Still got a diaphragm that can fail and let crank oil into the fuel. Rather than crank vacuum pulsing a diaphragm, it's a mechanical arm.

Tell me where else you think crank oil could get into the fuel supply, other than at the fuel pump?? See the round area just above the inlet/outlet ports in the picture below? That's where the diaphragm is located....


----------



## basstracker (Apr 20, 2020)

thats what i was hoping,thanks a lot.i looked on ebay they are 12 to 15 bucks.


----------



## Bob Driver (Nov 1, 2017)

Diaphragm/spring kit is around $5 for the Kohler # 230675 pump, but it's more work than just replacing the entire pump


----------



## basstracker (Apr 20, 2020)

got the fuel pump on and everything works like it should. thanks


----------



## Bob Driver (Nov 1, 2017)

I hate it when that happens, now you officially have no excuse for not mowing the yard. 

To counter act that scenario, I always insist that customers "test" their mower when they come to pick it up for at least 5 minutes on my yard. Haven't mowed my own grass in 3 years.


----------



## basstracker (Apr 20, 2020)

when i first started messing with this mower i checked the compression and it was 70 #. I THOUGHT THE MOTOR WAS SHOT. when should you check the comp.


----------



## Bob Driver (Nov 1, 2017)

Compression test are kind of misleading. I don't know of many OEM's that actually post compression test specs. I've seen no less than 100psi and I've seen no less than 60psi. Of course, it's going to change if the engine is at operating temperature. A CV15 with 70psi will probably get you through a mowing season.

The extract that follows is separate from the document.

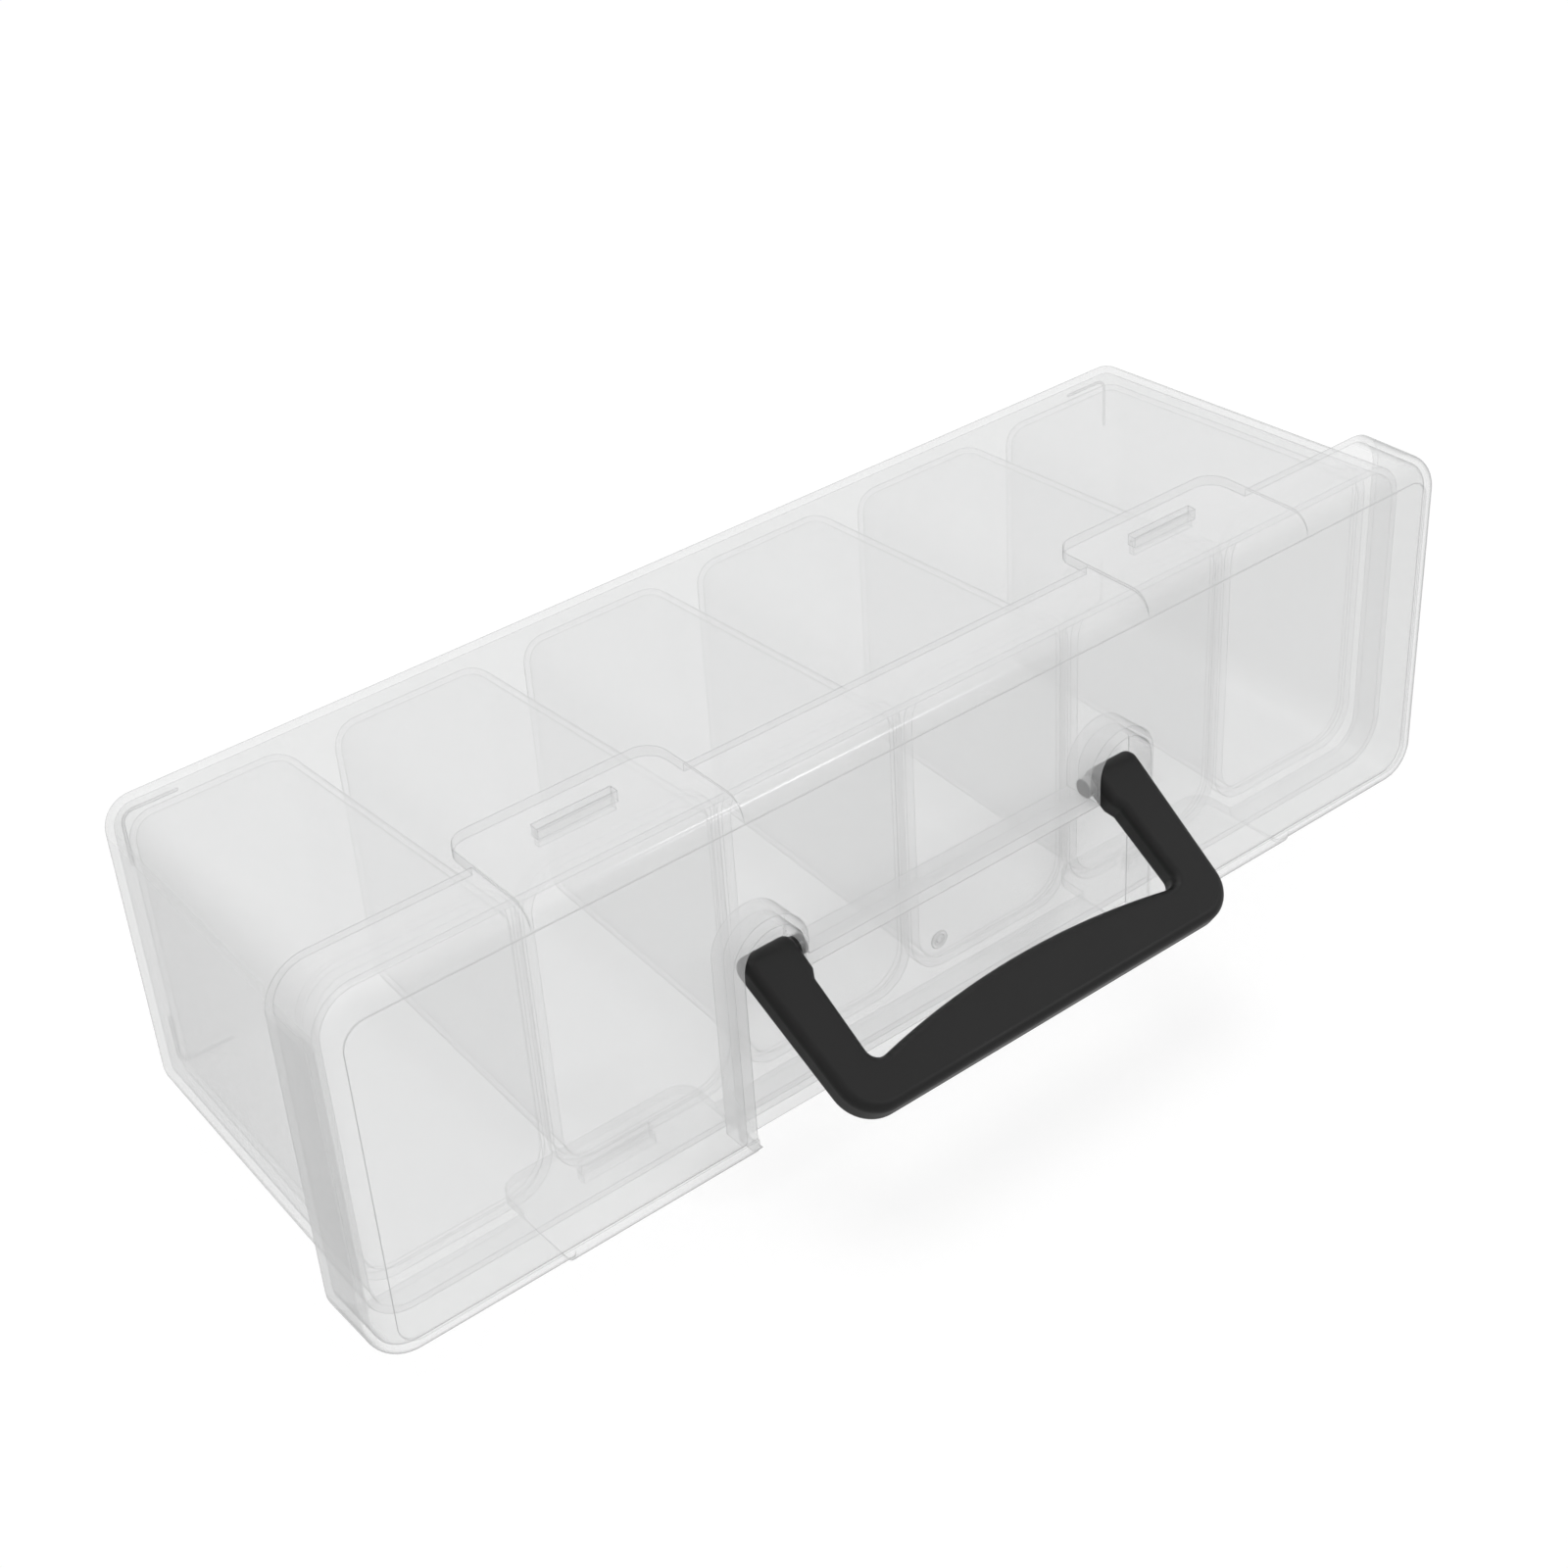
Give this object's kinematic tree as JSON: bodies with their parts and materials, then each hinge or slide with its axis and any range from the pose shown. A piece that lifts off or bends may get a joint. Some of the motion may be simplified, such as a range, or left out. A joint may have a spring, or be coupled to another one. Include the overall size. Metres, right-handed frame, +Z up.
{
  "type": "seed storage box",
  "caption": "Long translucent storage case with a press-on lid, a black swinging carry handle and open inner tubs side by side.",
  "frame": {"origin": "centre of the base's flat outer face", "axes": "+X along the case, +Z up as it lies on a long side, +Y out of the base, away from the lid"},
  "size_m": [0.336, 0.1459, 0.1016],
  "materials": {
    "clear_case": "translucent polypropylene, smooth",
    "clear_tub": "translucent polypropylene, smooth",
    "black_handle": "satin black moulded plastic"
  },
  "bodies": {
    "case": {"case_body": "clear_case"},
    "cap": {"lid": "clear_case"},
    "handle": {"carry_handle": "black_handle"},
    "tub_1": {"seed_tub_1": "clear_tub"},
    "tub_2": {"seed_tub_2": "clear_tub"},
    "tub_3": {"seed_tub_3": "clear_tub"},
    "tub_4": {"seed_tub_4": "clear_tub"},
    "tub_5": {"seed_tub_5": "clear_tub"},
    "tub_6": {"seed_tub_6": "clear_tub"}
  },
  "joints": [
    {"name": "lid_lift", "type": "slide", "parent": "case", "child": "cap", "axis": [0, -1, 0], "range_m": [0, 0.26]},
    {"name": "handle_swing", "type": "hinge", "parent": "cap", "child": "handle", "pos_m": [0, -0.1075, 0.001], "axis": [1, 0, 0], "range_deg": [-32, 58]},
    {"name": "tub_1_lift", "type": "slide", "parent": "case", "child": "tub_1", "axis": [0, -1, 0], "range_m": [0, 0.1]},
    {"name": "tub_2_lift", "type": "slide", "parent": "case", "child": "tub_2", "axis": [0, -1, 0], "range_m": [0, 0.1]},
    {"name": "tub_3_lift", "type": "slide", "parent": "case", "child": "tub_3", "axis": [0, -1, 0], "range_m": [0, 0.1]},
    {"name": "tub_4_lift", "type": "slide", "parent": "case", "child": "tub_4", "axis": [0, -1, 0], "range_m": [0, 0.1]},
    {"name": "tub_5_lift", "type": "slide", "parent": "case", "child": "tub_5", "axis": [0, -1, 0], "range_m": [0, 0.1]},
    {"name": "tub_6_lift", "type": "slide", "parent": "case", "child": "tub_6", "axis": [0, -1, 0], "range_m": [0, 0.1]}
  ],
  "couplings": [
    {"joint": "tub_1_lift", "follows": "lid_lift", "ratio": 0.38},
    {"joint": "tub_2_lift", "follows": "lid_lift", "ratio": 0.38},
    {"joint": "tub_3_lift", "follows": "lid_lift", "ratio": 0.38},
    {"joint": "tub_4_lift", "follows": "lid_lift", "ratio": 0.38},
    {"joint": "tub_5_lift", "follows": "lid_lift", "ratio": 0.38},
    {"joint": "tub_6_lift", "follows": "lid_lift", "ratio": 0.38}
  ]
}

The better test for engine condition is a Leak Down Test. It not only tells you there is a problem, but points toward the cause. A cheap compression gauge runs about $15. A leak down tester cost around $30.

Here's a You Tube video of a guy using a Harbor Freight leak down tester


----------



## basstracker (Apr 20, 2020)

thanks bob ill get one.


----------